Request
Restrict the output to the lines below starting at the one that contains "Continue the build123d" and ending at the one that contains "return 0.95 *", and restate them word for word, both ends included.

== Material provided ==

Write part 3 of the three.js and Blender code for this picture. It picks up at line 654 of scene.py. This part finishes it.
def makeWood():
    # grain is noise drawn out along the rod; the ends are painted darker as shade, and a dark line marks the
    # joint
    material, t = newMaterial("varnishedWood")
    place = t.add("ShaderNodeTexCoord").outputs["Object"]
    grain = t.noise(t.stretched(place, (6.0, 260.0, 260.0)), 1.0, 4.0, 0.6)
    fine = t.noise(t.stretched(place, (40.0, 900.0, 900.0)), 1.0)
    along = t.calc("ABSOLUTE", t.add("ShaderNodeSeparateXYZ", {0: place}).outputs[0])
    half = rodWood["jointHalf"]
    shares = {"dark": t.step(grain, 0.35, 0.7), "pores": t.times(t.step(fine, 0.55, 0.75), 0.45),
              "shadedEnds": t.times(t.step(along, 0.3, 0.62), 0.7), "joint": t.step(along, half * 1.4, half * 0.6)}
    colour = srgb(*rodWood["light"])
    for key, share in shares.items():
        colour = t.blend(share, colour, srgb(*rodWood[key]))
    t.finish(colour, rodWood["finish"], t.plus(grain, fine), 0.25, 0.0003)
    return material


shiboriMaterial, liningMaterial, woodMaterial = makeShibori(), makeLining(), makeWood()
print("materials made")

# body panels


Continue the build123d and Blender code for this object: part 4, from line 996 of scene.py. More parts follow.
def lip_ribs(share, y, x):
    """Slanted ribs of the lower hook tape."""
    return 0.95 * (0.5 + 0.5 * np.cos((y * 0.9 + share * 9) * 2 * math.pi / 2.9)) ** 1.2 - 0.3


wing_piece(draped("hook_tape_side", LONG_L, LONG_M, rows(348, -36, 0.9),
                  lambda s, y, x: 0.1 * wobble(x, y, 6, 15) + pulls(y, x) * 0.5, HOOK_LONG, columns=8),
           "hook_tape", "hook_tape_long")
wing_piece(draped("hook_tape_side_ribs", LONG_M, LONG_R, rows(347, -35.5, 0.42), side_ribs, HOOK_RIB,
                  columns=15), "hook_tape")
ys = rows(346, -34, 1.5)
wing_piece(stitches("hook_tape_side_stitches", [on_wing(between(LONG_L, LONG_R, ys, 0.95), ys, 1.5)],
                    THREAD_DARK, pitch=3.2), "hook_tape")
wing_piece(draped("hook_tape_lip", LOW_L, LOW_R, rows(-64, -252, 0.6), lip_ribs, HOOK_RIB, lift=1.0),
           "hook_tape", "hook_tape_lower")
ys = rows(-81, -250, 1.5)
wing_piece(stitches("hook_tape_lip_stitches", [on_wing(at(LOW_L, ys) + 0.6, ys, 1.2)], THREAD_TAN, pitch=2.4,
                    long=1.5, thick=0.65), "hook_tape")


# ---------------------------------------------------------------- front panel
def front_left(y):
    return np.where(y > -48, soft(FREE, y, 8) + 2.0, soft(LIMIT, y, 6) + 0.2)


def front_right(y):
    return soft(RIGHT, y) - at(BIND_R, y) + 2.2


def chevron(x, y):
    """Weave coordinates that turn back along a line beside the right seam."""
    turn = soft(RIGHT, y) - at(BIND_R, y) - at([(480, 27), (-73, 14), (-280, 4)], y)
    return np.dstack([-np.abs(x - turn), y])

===

Output for this task
Continue the build123d and Blender code for this object: part 4, from line 996 of scene.py. More parts follow.
def lip_ribs(share, y, x):
    """Slanted ribs of the lower hook tape."""
    return 0.95 * (0.5 + 0.5 * np.cos((y * 0.9 + share * 9) * 2 * math.pi / 2.9)) ** 1.2 - 0.3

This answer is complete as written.